Ensuring access to codeine-containing analgesics is “one of the Guild’s highest priorities,” it says
Pharmacy Guild executive director David Quilty has written in this week’s edition of Forefront that upscheduling codeine products without exception will harm the position of pharmacists.
The Guild understands the rationale for upscheduling these medicines, he says; while it does not agree with all the reasoning behind the decision it understands it is “very difficult” to reverse.
“Instead, we are looking to work constructively with the Federal and State and Territory Governments to maintain direct pharmacy access to these medicines for patients in accordance with strict and auditable protocols only for the temporary relief of acute pain with real time monitoring and referral as necessary to prevent misuse,” he writes.

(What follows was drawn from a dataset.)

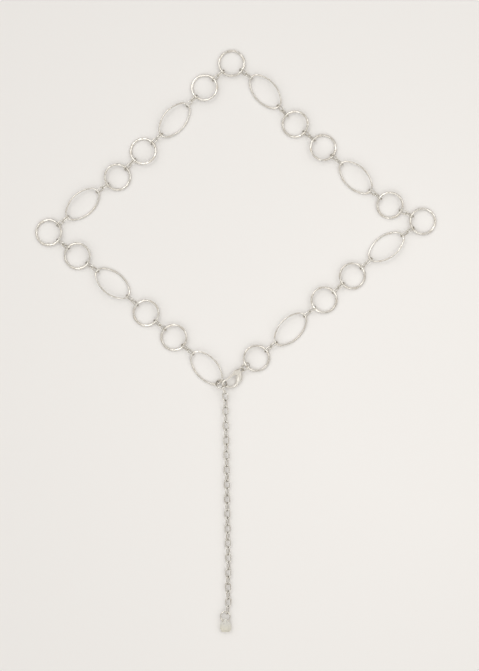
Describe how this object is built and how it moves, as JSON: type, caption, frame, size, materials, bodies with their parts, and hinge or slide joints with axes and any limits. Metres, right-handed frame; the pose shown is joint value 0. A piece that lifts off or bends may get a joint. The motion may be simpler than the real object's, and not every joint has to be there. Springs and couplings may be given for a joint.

“The codeine-containing medicines would remain prescription-only but there would be an exception in these clearly defined circumstances.
“The codeine issue is a vital one for the broader pharmacist profession as, without this exception, pharmacists’ role as medicine experts, counsellors and advisers will be undermined.”
The Guild says it is in the interests of patients, the pharmacist profession and the wider health system that community pharmacies lead the effective management of the upscheduling transition for the nearly two million Australians who currently use codeine containing over-the-counter analgesics.
It also warns that there are “very low levels” of consumer awareness about the impending change and says it is working with pharmacies to help communicate the change to patients.
Key messages for pharmacy include “ask your pharmacist about pain management” and “ask your pharmacist about changes to access to medicines containing codeine”.
The Guild says it will also encourage pharmacies to tell patients about the Prescription “except when” model that is being pursued and the role of the MedsASSIST real time recording clinical support tool.
It encouraged pharmacies to keep using the tool to help them identify patients who may have a dependence on codeine-containing products.
Pharmacists need assistance to guide patients through the transition required when codeine becomes prescription-only, says the Guild.
“This guidance comes under the umbrella of community pharmacy based pain management support, and includes advice on alternative pain therapies and management strategies that meet patients’ individual requirements.”